Sabrina – Billy Wilder
Comedy in any medium depends a great deal upon the mixing up of messages, the deliberate switching of a communication context, and the swapping of labels on statements. Billy Wilder’s comedies generally avoid slapstick switches which pull the rug out from under characters. Nevertheless, his films subtly manage to swap around the foundations of their behavior. Sabrina is a good example. Audrey Hepburn played a variety of gamin girls gone elegant in the 1950′s and early 1960′s, and as Sabrina she once again made her way from simple innocent to beloved of the rich. What she learns in the process allows Wilder to make some sharp comments on how victimized an elusive waif, with a refined yet childlike sensuality, can be.

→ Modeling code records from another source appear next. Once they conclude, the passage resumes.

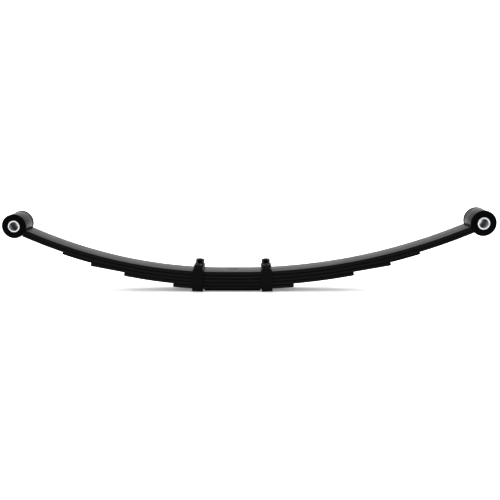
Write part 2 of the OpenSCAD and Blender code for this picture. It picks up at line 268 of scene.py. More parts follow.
def moulded_rubber(name, centre):
    """Black rubber with mould rings 1.4 mm apart round an eye's centre."""
    material, tree, shader = new_material(name)
    place, distance = distance_from(tree, centre)
    cloud = add(tree, "ShaderNodeTexNoise", {
        "Vector": place, "Scale": 60.0, "Detail": 5.0, "Roughness": 0.65})
    tint = add(tree, "ShaderNodeMix", {
        0: cloud.outputs[0], 6: linear("#020203"), 7: linear("#050506")},
        data_type="RGBA")
    tree.links.new(tint.outputs[2], shader.inputs["Base Color"])
    dull = add(tree, "ShaderNodeMapRange", {
        0: cloud.outputs[0], 1: 0.3, 2: 0.7, 3: 0.58, 4: 0.74})
    tree.links.new(dull.outputs[0], shader.inputs["Roughness"])
    grain = add(tree, "ShaderNodeTexNoise", {
        "Vector": place, "Scale": 900.0, "Detail": 3.0})
    ring_bump = add(tree, "ShaderNodeBump", {
        "Height": ridges(tree, distance, 1.4), "Strength": 0.25,
        "Distance": 0.05 * MM})
    grain_bump = add(tree, "ShaderNodeBump", {
        "Height": grain.outputs[0], "Strength": 0.4, "Distance": 0.12 * MM,
        "Normal": ring_bump.outputs[0]})
    tree.links.new(grain_bump.outputs[0], shader.inputs["Normal"])
    shader.inputs["Specular IOR Level"].default_value = 0.06
    return material


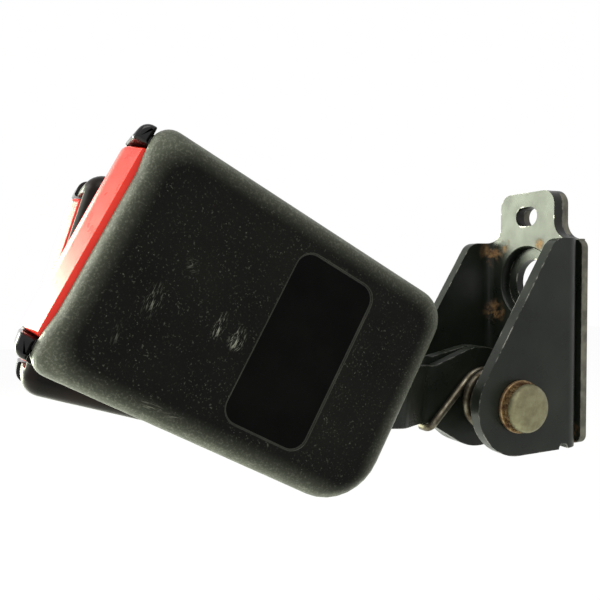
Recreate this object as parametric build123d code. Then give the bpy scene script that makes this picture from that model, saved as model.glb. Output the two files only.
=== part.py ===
from build123d import *
from math import acos, atan2, cos, degrees, hypot, pi, radians, sin
import os

# Twin seat belt buckle: one steel anchor bracket, a pivot pin and two sprung arms, each
# with an end-release buckle. Millimetres. The origin is the centre of the anchor bolt's
# bore on its seat face, +X points into the car body, +Y runs along the pivot pin and
# +Z points up. "front" is the -Y arm and buckle, "rear" the +Y one.
# A buckle is built in its own frame: x from the tail to the mouth, y out through its
# label side and z across it.

# Anchor bracket
plate = 3.0
bracket_width = 36.0
bend_inside = 2.5
cup_stand = 2.2
cup_depth = 2.7
cup_mouth_r = 10.1
cup_draft = 0.5
bolt_bore_r = 6.5
ear_top = 11.6
ear_top_depth = 10.0
ear_corner_r = 4.5
boss_r = 12.5
pin_drop = 30.4
pin_reach = 22.0
relief_r = 1.5
relief_offset = 7.0
tab_width = 20.5
tab_top = 25.2
tab_corner_r = 4.0
tab_root_r = 5.0
tab_root_half = 16.0
tab_slot_height = 18.5
tab_slot_length = 8.2
tab_slot_width = 5.4
deburr = 0.5

# Backing plate, spot-welded behind the bracket's base round its cup
backing_half = 17.0
backing_corner_r = 2.5
backing_hole_r = 13.3

# Pivot pin, washers and bushes
pin_r = 4.0
pin_head_r = 6.0
pin_head_depth = 2.2
pin_tail_r = 5.6
pin_tail_depth = 1.9
washer_r = 6.6
washer_depth = 1.0
toothed_r = 6.2
toothed_depth = 1.5
tooth_count = 22
tooth_height = 0.5
bush_r = 5.3
centre_washer_r = 9.0
centre_washer_depth = 0.6
running = 0.05
side_gap = 0.05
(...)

A large number of American movies, from war films to artists’ biographies to Andy Hardy pictures, portray the education of their male hero. He is taught the proper values in life and weaned away from shallower ambitions by a good woman, who patiently and lovingly helps him see the error of his selfish hopes and assumptions. This narrative pattern is altered significantly when the sexes are reversed: if a man is to educate a woman in the proper set of values, a Pygmalion story is in order. In this sort of story, the woman, unlike her male counterpart, lacks the desire for money; her aspiration to a higher social order is a romantic one. As a rule, the relatiohship of teacher and pupil begins as a nonsexual one. The man adopts a somewhat fatherly role and only gradually drifts from benign paternalism to a more romantic interest in a woman who changes under his guidance. That teacher and pupil will eventually have some romantic involvement is understood by any viewer familiar with genre convention. The innocent girl about to learn something about life, however, is not meant to approach her education through a sexual relationship within this convention; thus, her first love interest can be counted on to be a mistake, and the man unsuitable. She can trust those with paternal, less sexual interest more than those with romantic designs.
Wilder bases much of the comedy in Sabrina on this distinction; in fact, he so strongly lampoons Sabrina’s interest in the handsome romantic bachelor, as well as his wiser, less handsome alternative, that the whole implicit system of girlhood education proposed by convention acquires the look of the ridiculous. Wilder’s subtle humor arises from some of the incongruities of the “poor girl makes good” story.
Sabrina Fairchild (Audrey Hepburn) is a chauffeur’s daughter whose father works for the wealthy Larrabee family on Long Island, New York. Sabrina is dissatisfied with life in the servants’ quarters. She develops a crush on the younger Larrabee son, David (William Holden); but he thinks of her as a girl, not a woman. He has been married three times and is now an unattached playboy. One night Sabrina, unseen, watches him romance a woman on the family tennis court. Her own chances for David now seem so slim that Sabrina decides life is not worth living and tries to commit suicide by locking herself in the garage with the car motors running. Fortunately the older Larrabee brother, Linus (Humphrey Bogart), who is definitely not a handsome playboy, saves her.